Progress in circuits is about small steps. Add too much too soon and you’ll lose form or quit early.

Simple Progress Options

  • Add 5 seconds of work per interval, up to 50–55 seconds.
  • Reduce rest by 5 seconds, down to 15 seconds.
  • Add one round, up to four rounds.
  • Increase load by the smallest jump your weights allow.
  • Swap one exercise for a harder cousin, like lunges to split squats.

Pick one change at a time and hold it for two weeks. That keeps the session familiar while your body adapts.

Common Technique Fixes Mid-Circuit

When you’re breathing hard, small mistakes show up. Use quick cues, then keep moving.

Squats And Lunges

  • Knees cave in: push the floor apart with your feet.
  • Heels lift: widen stance a touch and slow the descent.

Rows And Presses

  • Shoulders shrug: pull shoulder blades down before each rep.
  • Lower back arches on presses: squeeze glutes and keep ribs down.

Make The Circuit Fit Your Space And Gear

No box for step-ups? Use fast marching, low-impact jumping jacks, or a brisk stair climb. No dumbbells? A loaded backpack can work for squats, carries, and lunges.

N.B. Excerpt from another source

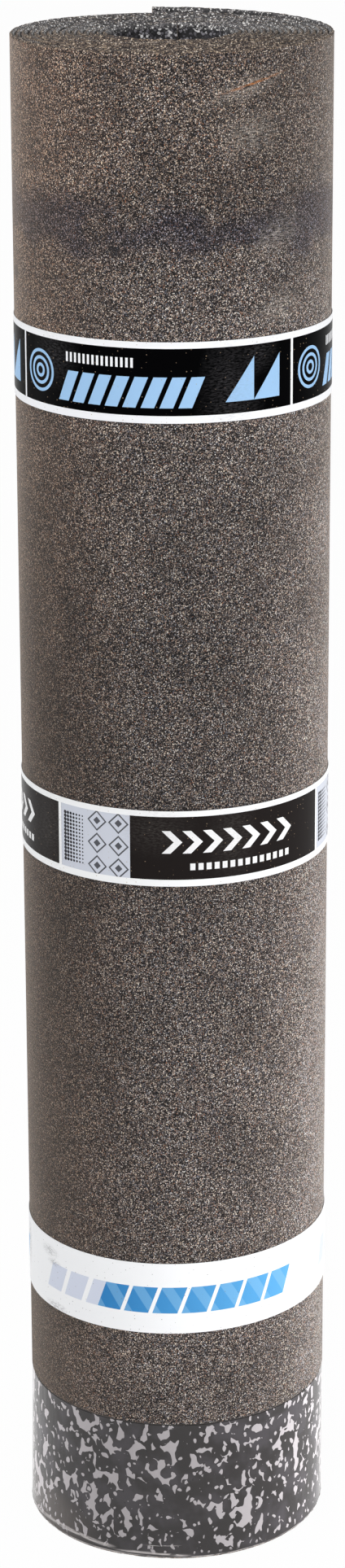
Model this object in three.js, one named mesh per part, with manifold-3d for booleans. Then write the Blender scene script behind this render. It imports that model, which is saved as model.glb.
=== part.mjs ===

On days when joints feel tender, skip high-impact bursts. Keep the pace brisk with low bounce.

Set everything up before you start: weights, a towel, and water. If grip gives out early, switch carries to suitcase holds. If the box feels risky, do step-ups slow and steady today.

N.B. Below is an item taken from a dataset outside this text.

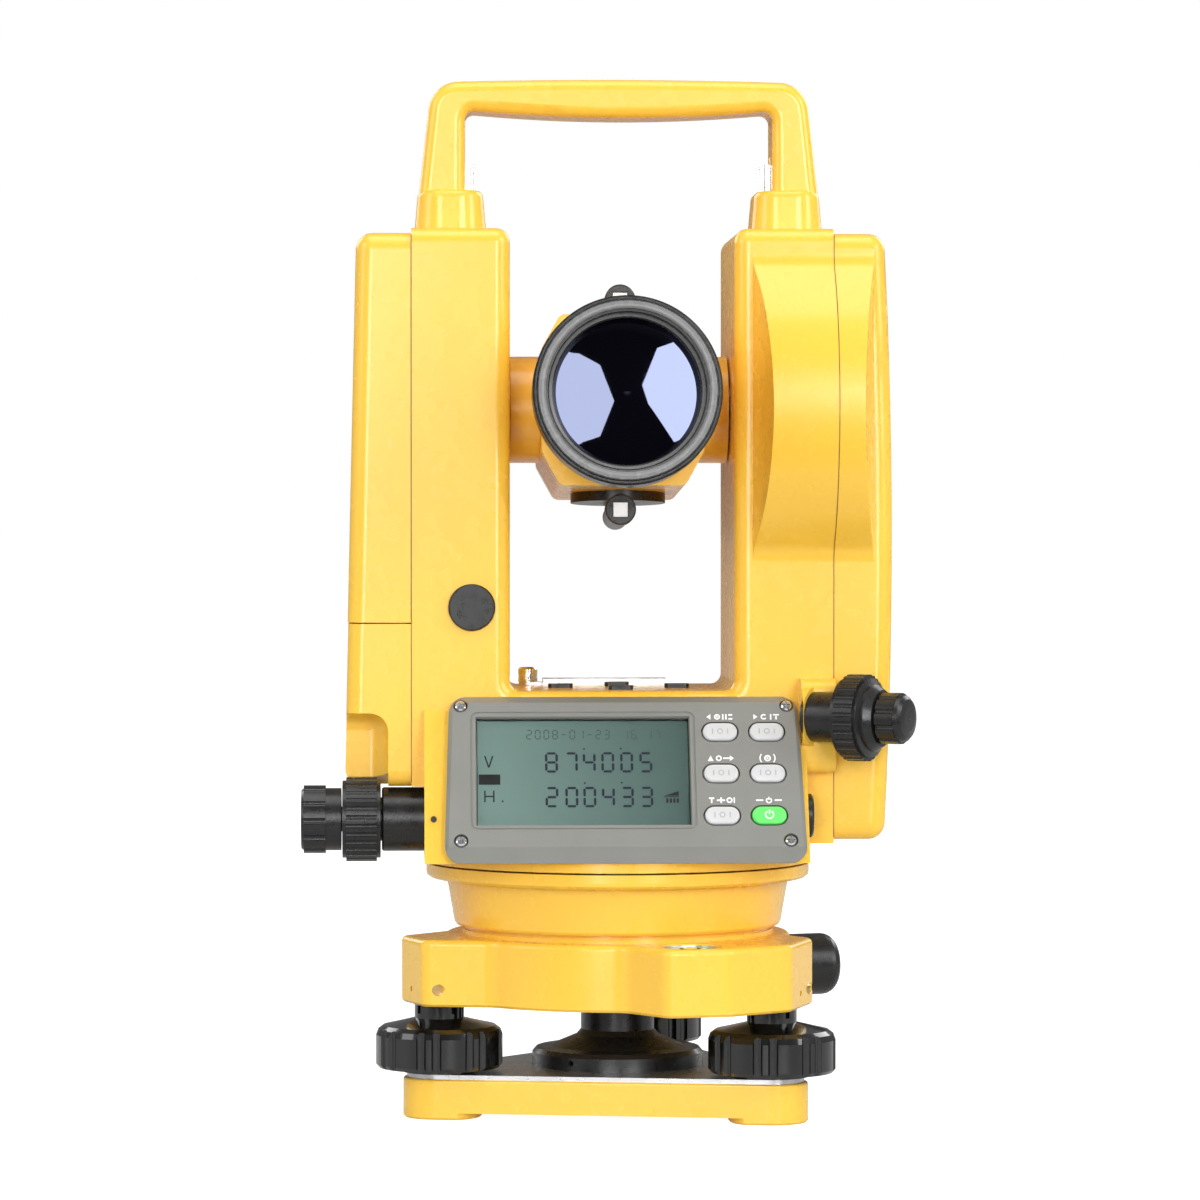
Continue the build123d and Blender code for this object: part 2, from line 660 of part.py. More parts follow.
def adjustment_cap():
    """Screw cap with two spanner holes on the left standard."""
    cap = turned((0, -1.5), (7.5, -1.5), (7.5, 1.2), (7, 1.8), (0, 1.8))
    for turn in (28, 208):
        cap -= rod(0.95, 0.6, 3, polar(4.35, turn))
    return Pos(-48.3, -STANDARD_DEPTH, CAP_HEIGHT) * Rot(90, 0, 0) * cap


def plate_level_housing():
    """Tray of the plate level on the shelf."""
    tray = span((-24, 17), (15.5, 26.5), (SHELF - 4, 140.2))
    tray += slab(Pos(-28.9, 21) * Circle(3) + Pos(-26, 21) * Rectangle(6, 6), SHELF, 139)
    tray -= along_x(0, 21, 137.3) * rod(2.4, -20, 13)
    tray -= span((-14, 7), (19.2, 22.8), (137, 141))
    return tray - rod(1.5, SHELF, 142, (-28.9, 21))


def plate_level_vial():
    """Glass tube of the plate level."""
    return along_x(0, 21, 137.3) * rod(2.4, -20, 13)


def plate_level_screw():
    """Capstan screw that tilts the plate level."""
    head = turned(
        (0, SHELF + 0.2), (1.5, SHELF + 0.2), (1.5, 139), (3.2, 139), (3.2, 143.2), (2.6, 143.9),
        (0, 144),
    )
    for turn in (0, 90):
        head -= Rot(0, 0, turn) * along_x(0, 0, 141) * rod(0.7, -4, 4)
    return Pos(-28.9, 21, 0) * head


def shelf_pads():
    """Four small buffers on the shelf."""
    spots = ((-19, -7), (19, -7), (0, -24), (0, 8))
    blank = RectangleRounded(8, 5, 1.5)
    return Compound(children=[slab(Pos(*spot) * blank, SHELF, SHELF + 1.4) for spot in spots])


def level_barrel():
    """Fixed barrel of the horizontal clamp and tangent screw."""
    body = turned(
        (4 + RUNNING_FIT, -10), (10.25, -10), (10.25, 16), (9.8, 16.6), (7, 16.6),
        (7, 28.8), (4 + RUNNING_FIT, 28.8),
    )
    return level_tangent * body


def level_clamp():
    """Knurled horizontal clamp ring."""
    grip = fluted(13.5, 30, 0.5, 0.8, 18.2, 28)
    grip += rod(12.4, 17, 29.2)
    grip -= rod(7 + RUNNING_FIT, 16, 29.6)
    return level_tangent * grip


def level_screw():
    """Horizontal tangent screw and its knob."""
    neck = turned((0, 29.6), (10, 29.6), (10, 34.6), (0, 34.6))
    neck -= Rot(0, 0, 60) * along_x(8.5, 0, 32) * rod(0.8, 0, 4)
    grip = fluted(10.9, 12, 0.7, 1.2, 34.6, 41.6)
    grip += turned((0, 41.4), (10.1, 41.4), (9.4, 42.4), (0, 42.4))
    return level_tangent * (neck + grip + rod(4, -6, 30))


def upright_barrel():
    """Fixed barrel of the vertical clamp and tangent screw."""
    body = turned(
        (3 + RUNNING_FIT, -1.5), (8, -1.5), (8, 10.6), (5, 10.6), (5, 23.4), (3 + RUNNING_FIT, 23.4),
    )
    return upright_tangent * body


def upright_clamp():
    """Knurled vertical clamp ring with a stepped cone."""
    grip = fluted(13.8, 30, 0.5, 0.8, 12.4, 19)
    grip += turned((0, 11), (12.6, 11), (12.6, 20), (10.6, 20.6), (10.6, 21.6), (9, 23.8), (0, 23.8))
    grip -= rod(5 + RUNNING_FIT, 10, 25)
    return upright_tangent * grip


def upright_screw():
    """Vertical tangent screw and its knob."""
    grip = fluted(8.15, 10, 0.6, 1.0, 24.4, 30.5)
    grip += turned((0, 30.4), (7.6, 30.4), (7.3, 31.8), (6.2, 32.8), (4, 33.2), (0, 33.3))
    return upright_tangent * (grip + rod(3, -1.2, 25))


def trunnion_bearings():
    """Bearing bushes in the two standards."""
    bush = rod(BEARING_RADIUS, 37.5, 50) - rod(AXLE_RADIUS + RUNNING_FIT, 37.5, 50)
    flip = Rot(0, 180, 0)
    return Compound(children=[trunnion_right * bush, trunnion_right * flip * bush])


# --- Telescope ---------------------------------------------------------------------
def telescope_body():
    """Telescope block, front barrel and eyepiece tube."""
    half = [(20, 27.4), (26, 16.5), (26, -16.5), (20, -27.4)]
    corners = half + [(-x, y) for x, y in reversed(half)]
    section = make_face(Polyline(*corners, close=True))
    section = fillet(section.vertices(), 3)
    block = Pos(0, 0, -36) * extrude(section, 76)
    block = fillet(block.edges().group_by(Axis.Z)[0], 2)
    body = block + turned((0, 36), (26, 36), (26, 50), (27.4, 56), (27.4, 62), (0, 62))
    body += turned((0, -60), (17, -60), (17, -39.6), (21, -39.6), (21, -36), (0, -36))
    body -= rod(15, -42, 26) + rod(21.4, 25.9, 63) + rod(12, -61, -41.9)
    body = forwards * body
    for side in (0, 180):
        place = telescope * Rot(0, 90 + side, 0)
        body += place * rod(TRUNNION_BOSS, 23, 35.4)
        body -= place * rod(AXLE_RADIUS, 22, 40)
    return body


def trunnion_axle():
    """Two steel stub axles; the right one also carries the vertical circle."""
    left = telescope * Rot(0, -90, 0) * rod(AXLE_RADIUS, 22, 56)
    right = telescope * Rot(0, 90, 0) * rod(AXLE_RADIUS, 22, 64)
    return Compound(children=[left, right])


def vertical_circle():
    """Glass vertical circle with its hub."""
    disc = turned(
        (AXLE_RADIUS, 52), (14, 52), (14, 55), (VERTICAL_CIRCLE_RADIUS, 55),
        (VERTICAL_CIRCLE_RADIUS, 58), (14, 58), (14, 61), (AXLE_RADIUS, 61),
    )
    return telescope * Rot(0, 90, 0) * disc


def objective_cell():
    """Objective mount with its stepped front ring."""
    return forwards * turned(
        (21.4, 56), (GLASS_RADIUS, 62), (GLASS_RADIUS, 70.5), (24.6, 71.2), (24.6, 73.6),
        (25.7, 74), (25.7, 76.4), (26.3, OBJECTIVE_FRONT), (28.3, OBJECTIVE_FRONT), (28.6, 76.2),
        (29.2, 76.2), (OBJECTIVE_RADIUS, 75.4), (OBJECTIVE_RADIUS, 63), (29, 62), (27.4, 62),
        (27.4, 62.02), (21.4, 62.02),
    )


def objective_lens():
    """Cemented objective with a domed front."""
    radius = 113.0
    dome = Pos(0, 0, 70.4 - radius) * Sphere(radius)
    return forwards * (rod(GLASS_RADIUS, 62, 71) & dome)


def optical_sights():
    """Collimating sights above and below the telescope."""
    tube = turned((0, -20), (4.2, -20), (4.2, 14), (5, 14.4), (5, 21.4), (4.6, 22), (0, 22))
    tube -= span((-2.6, 2.6), (-2.6, 2.6), (20, 23))
    tube -= rod(2.4, -21, -18)
    sight = Pos(0, 0, SIGHT_OFFSET) * Rot(90, 0, 0) * tube
    sight += rod(15.5, 27.4, 30.6) + span((-2.3, 2.3), (-14, 12), (29, SIGHT_OFFSET))
    return Compound(children=[telescope * sight, telescope * Rot(0, 180, 0) * sight])


def focusing_ring():
    """Knurled focusing ring."""
    ring = fluted(23, 40, 0.5, 0.8, -55, -42) + rod(22, -56.6, -40)
    return forwards * (ring - rod(17 + RUNNING_FIT, -57, -39))


def eyepiece_ring():
    """Eyepiece with its adjusting ring."""
    body = fluted(15, 28, 0.4, 0.6, -70, -61)
    body += turned((0, -61), (16, -61), (16, -60.4), (0, -60.4))
    body += turned((0, -70), (14, -70), (13, -76), (11.6, -77.4), (7.5, -77.4), (5.5, -75), (0, -75))
    body += rod(12 - RUNNING_FIT, -60.5, -46)
    body -= rod(9, -72, -45)
    return forwards * body


def focusing_lens():
    """Sliding cell with the focusing lens."""
    cell = rod(15 - RUNNING_FIT, 2, 18) - rod(12, 2, 7) - rod(12, 13, 18)
    return forwards * cell


PIECES = {
    "base_plate": tribrach * base_plate(),
    "spring_plate": tribrach * spring_plate(),
    "tripod_thread_insert": thread_insert(),
    "centre_disc": centre_disc(),
    "tribrach_body": tribrach_body(),
    "tribrach_set_screws": set_screws(),
    "foot_screw_bushes": foot_bushes(),
    "circular_level_housing": level_housing(),
    "circular_level_vial": level_vial(),
    "plummet_barrel": plummet_barrel(),
    "plummet_prism": plummet_prism(),
    "plummet_eyepiece": plummet_eyepiece(),
    "circle_housing": circle_housing(),
    "axis_sleeve": axis_sleeve(),
    "horizontal_circle": horizontal_circle(),
    "vertical_spindle": vertical_spindle(),
    "alidade_frame": alidade_frame(),
    "right_side_cover": right_cover(),
    "left_lower_cover": left_cover(),
    "battery_case": battery_case(),
    "battery_cells": battery_cells(),
    "battery_latch": battery_latch(),
    "carry_handle": carry_handle(),
    "handle_screws": handle_screws(),
    "display_bezel": display_bezel(),
    "lcd_window": lcd_window(),
    "lcd_module": lcd_module(),
    "main_circuit_board": circuit_board(),
    "bezel_screws": bezel_screws(),
    "data_port": data_port(),
    "adjustment_cap": adjustment_cap(),
    "plate_level_housing": plate_level_housing(),
    "plate_level_vial": plate_level_vial(),
    "plate_level_screw": plate_level_screw(),
    "shelf_pads": shelf_pads(),
    "horizontal_tangent_barrel": level_barrel(),
    "horizontal_clamp_ring": level_clamp(),
    "horizontal_tangent_screw": level_screw(),
    "vertical_tangent_barrel": upright_barrel(),
    "vertical_clamp_ring": upright_clamp(),
    "vertical_tangent_screw": upright_screw(),
    "trunnion_bearings": trunnion_bearings(),
    "telescope_body": telescope_body(),
    "trunnion_axle": trunnion_axle(),
    "vertical_circle": vertical_circle(),
    "objective_cell": objective_cell(),
    "objective_lens": objective_lens(),
    "optical_sights": optical_sights(),
    "focusing_ring": focusing_ring(),
    "eyepiece_ring": eyepiece_ring(),
    "focusing_lens": focusing_lens(),
}

for name, angle in FOOT_ANGLES.items():
    PIECES["foot_screw_" + name] = tribrach * Pos(*polar(FOOT_CIRCLE, angle)) * foot_screw()

for name, spot in key_places().items():
    PIECES["key_" + name] = key(spot)

for name, shape in PIECES.items():
    save(name, shape)
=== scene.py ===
import json
import math

import bmesh
import bpy
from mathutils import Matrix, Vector


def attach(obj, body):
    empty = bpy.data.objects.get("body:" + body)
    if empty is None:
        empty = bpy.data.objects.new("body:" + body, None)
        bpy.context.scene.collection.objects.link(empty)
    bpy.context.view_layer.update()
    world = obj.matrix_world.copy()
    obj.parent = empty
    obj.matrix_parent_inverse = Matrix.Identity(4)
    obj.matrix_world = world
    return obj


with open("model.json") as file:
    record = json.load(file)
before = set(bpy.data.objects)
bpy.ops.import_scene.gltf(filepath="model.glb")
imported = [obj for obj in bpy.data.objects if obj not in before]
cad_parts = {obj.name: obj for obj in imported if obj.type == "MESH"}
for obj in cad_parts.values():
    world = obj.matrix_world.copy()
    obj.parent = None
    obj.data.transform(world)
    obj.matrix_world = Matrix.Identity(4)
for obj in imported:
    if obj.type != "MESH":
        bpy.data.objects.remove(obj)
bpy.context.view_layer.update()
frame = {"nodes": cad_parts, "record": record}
nodes = frame["nodes"]


# --- materials ---------------------------------------------------------------------
class Shader:
    """One node material with short ways to add and join nodes."""

    def __init__(self, name):
        self.material = bpy.data.materials.new(name)
        self.material.use_nodes = True
        self.tree = self.material.node_tree
        self.bsdf = self.tree.nodes["Principled BSDF"]
        self.coords = self.add("TexCoord").outputs["Object"]

    def add(self, kind, **settings):
        node = self.tree.nodes.new("ShaderNode" + kind)
        for key, value in settings.items():
            setattr(node, key, value)
        return node

    def join(self, source, target):
        self.tree.links.new(source, target)

    def put(self, **values):
        for key, value in values.items():
            self.bsdf.inputs[key.replace("_", " ")].default_value = value

    def noise(self, scale, detail=2.0, rough=0.5, stretch=(1, 1, 1)):
        mapping = self.add("Mapping")
        mapping.inputs["Scale"].default_value = stretch
        self.join(self.coords, mapping.inputs["Vector"])
        node = self.add("TexNoise")
        node.inputs["Scale"].default_value = scale
        node.inputs["Detail"].default_value = detail
        node.inputs["Roughness"].default_value = rough
        self.join(mapping.outputs["Vector"], node.inputs["Vector"])
        return node.outputs["Fac"]

    def ramp(self, source, low, high, start=0.0, end=1.0):
        node = self.add("MapRange")
        node.inputs["From Min"].default_value = start
        node.inputs["From Max"].default_value = end
        node.inputs["To Min"].default_value = low
        node.inputs["To Max"].default_value = high
        self.join(source, node.inputs["Value"])
        return node.outputs["Result"]

    def blend(self, factor, first, second):
        node = self.add("Mix", data_type="RGBA")
        self.join(factor, node.inputs["Factor"])
        node.inputs["A"].default_value = (*first, 1)
        node.inputs["B"].default_value = (*second, 1)
        return node.outputs["Result"]

    def bump(self, height, distance, strength=1.0):
        node = self.add("Bump")
        node.inputs["Distance"].default_value = distance
        node.inputs["Strength"].default_value = strength
        self.join(height, node.inputs["Height"])
        self.join(node.outputs["Normal"], self.bsdf.inputs["Normal"])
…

Cooldown That Brings You Back Down

Give yourself three to five minutes to ease out of the work. Walk around, shake out your arms, and let your breathing slow.

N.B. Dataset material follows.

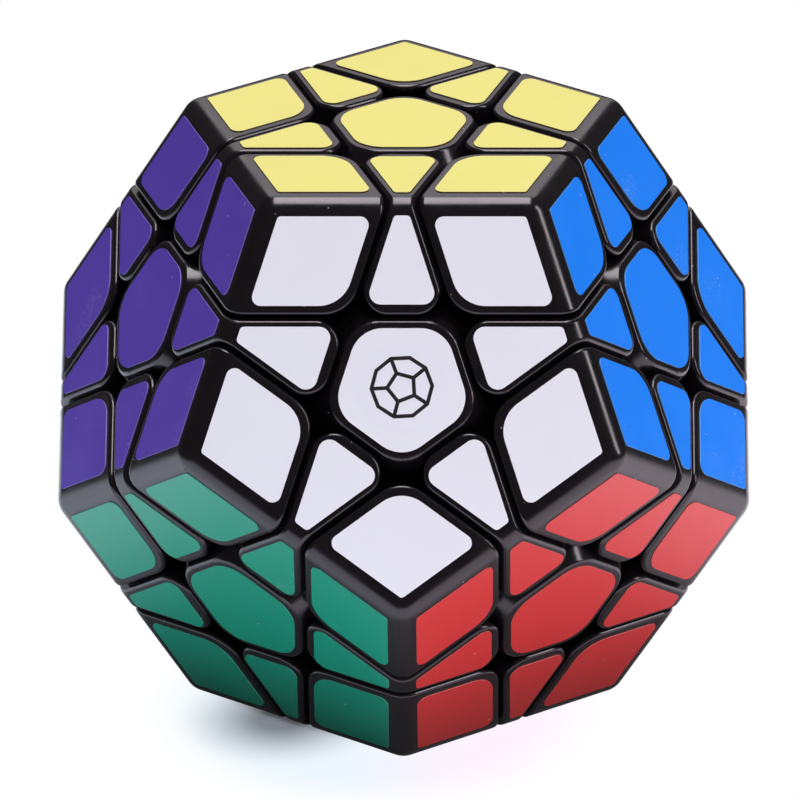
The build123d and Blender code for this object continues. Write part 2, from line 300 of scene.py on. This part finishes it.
@dataclass(frozen=True)
class MouldedPlastic:
    """Injection-moulded black plastic with a fine grain and a little dust."""

    colour: Colour
    roughness: float
    ior: float = 1.56
    grain_height: float = 0.0012 * MM
    dust: float = 0.16
    dust_colour: Colour = srgb(216, 208, 196)
    dust_cover: float = 0.6
    dust_roughness: float = 0.8
    sheen_tint: Colour = (1.0, 0.9, 0.97)
    grain_scale: float = 5200.0
    speck_scale: float = 620.0
    speck_size: float = 0.055
    mottle_gain: float = 1.5
    polish_span: Span = (-0.04, 0.05)

    def material(self, name: str) -> bpy.types.Material:
        """Builds this finish as a material."""
        material, tree, shader = fresh_material(name)
        where = tree.add("TexCoord").outputs["Object"]
        grain = tree.place("moulded grain", Vector=where, Scale=self.grain_scale)
        specks = tree.place("dust specks", Vector=where, Scale=self.speck_scale, Size=self.speck_size,
                            Share=self.dust)
        lighter = tuple(channel * self.mottle_gain for channel in self.colour)
        base = tree.blend(grain.outputs["Mottle"], opened(self.colour), opened(lighter))
        covered = tree.maths("MULTIPLY", specks.outputs["Mask"], self.dust_cover)
        tree.feed(shader.inputs["Base Color"], tree.blend(covered, base, opened(self.dust_colour)))
        polish = tree.remap(grain.outputs["Mottle"], *NOISE_SPAN, *spread(self.roughness, self.polish_span))
        dusty = tree.maths("MULTIPLY", specks.outputs["Mask"], self.dust_roughness)
        tree.feed(shader.inputs["Roughness"], tree.maths("MAXIMUM", polish, dusty))
        shader.inputs["IOR"].default_value = self.ior
        shader.inputs["Specular Tint"].default_value = opened(self.sheen_tint)
        bump = tree.add("Bump", Height=grain.outputs["Height"], Distance=self.grain_height, Strength=1.0)
        tree.feed(shader.inputs["Normal"], bump.outputs[0])
        return material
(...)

  • Slow nasal breathing for 60 seconds.
  • Hip flexor stretch, 30 seconds per side.
  • Chest opener on a doorway or wall, 30 seconds per side.
  • Calf stretch, 30 seconds per side.

Progression Options Table

What You Change When It Fits One Clean Rule
Add Work Time You finish all rounds with steady form Increase by 5 seconds only
Reduce Rest You recover fast between moves Never cut rest below 15 seconds
Add A Round Your last round still looks like round one Add one round, then hold
Increase Load You hit full range of motion easily Small jumps, then retest
Harder Variation Easy versions feel automatic Change one move only
More Cardio Focus You want sweat without heavy loading Use lighter weights and faster pace
More Strength Focus You want more power per rep Extend rest to 30–40 seconds

Mistakes That Make Circuits Feel Rough

  • Starting too heavy: You stall early. Choose a load you can move for the full interval.
  • Skipping hinges: Keep a hinge like a Romanian deadlift in the mix.
  • Rushing sloppy reps: Speed is fine, but the rep still needs shape.
  • Removing all rest: Short rest windows help keep technique clean.

When To Change The Plan

Run the same circuit for three to five weeks. If you keep improving, stick with it. If you stall, change one thing: swap one move, change the work:rest ratio, or shift the session toward heavier lifts and longer rest.

If you want a straightforward way to blend strength and conditioning, this format gives you a clear lane. Start light, keep reps clean, and let small progress stack up.